各家庭の便所に、学校の机・イス・ランドセルなどを設置する。

タイトル「クソ」 

 

 

 

逆に、「バンクシ―」と書いたネズミをオークション会場にばらまく。

 

 

 

キャンバスにバナナを貼りつけただけの作品を展示し、900万円の値をつけて販売する。

タイトル「モノマネ芸人」

 

 

 

ジェフ・クーンズの「バルーンドッグ」を(無断で)撤去し、周囲の建物や壁に破裂した風船のオブジェを張り付ける。

 

 

 

 

李禹煥作品を河原に還す。

 

 

 

軍の長官が書類を読み、PCを操作し、コーヒーを飲み、背伸びをするなど、事務仕事をしている様子が長時間続く映像。

タイトル「ジェノサイド」

 

 

 

公共の場に、空気、音、香り、霧などの非物質を用意し、「ご自由にお持ちください」と掲示する。

 

 

 

フィギュアスケートのエキシビジョンで「4分33秒」を演技。

 

 

 

美術館の来場者を、無作為に複数人で囲んでスマホ撮影する。

タイトル「アンチ・インスタグラム」

 

 

 

風景を平面に見せ、あらゆる現実を写真的な二次元として鑑賞させる特殊なゴーグル。

タイトル「アンチVR」

 

 

 

ペッパー君が骸骨の頭部をハンマーで粉砕し、アシモが人骨をかじるなど、ロボットたちが人間を破壊する地獄絵図。

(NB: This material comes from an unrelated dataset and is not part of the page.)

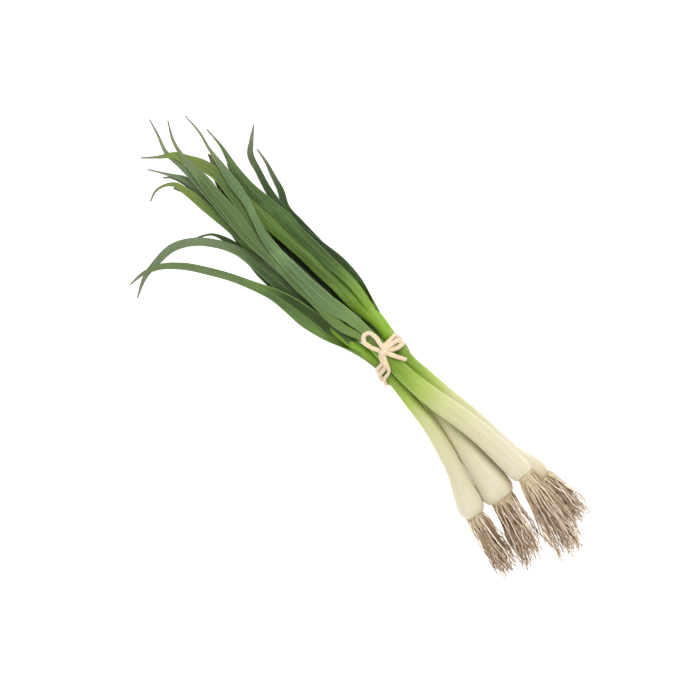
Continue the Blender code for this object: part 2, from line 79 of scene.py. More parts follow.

タイトル「人間はどこから来たのか、そしてどこへ行くのか」

 

 

 

実際の記者会見や国会質疑などを、CGを用いて広大な室内でポツンとおこなわれているように見せる。コンサート会場の最後列からステージを見るような遠景で、大まかな人の動きしか認識できない。

タイトル「遠くから見れば喜劇」

 

 

 

コント番組やコメディ映画などで使用された、室内のセットを撮影した写真集を制作する。すべて無人の室内だが、一部に実在する家庭内の写真を混ぜ、虚構と現実の境目を曖昧にする。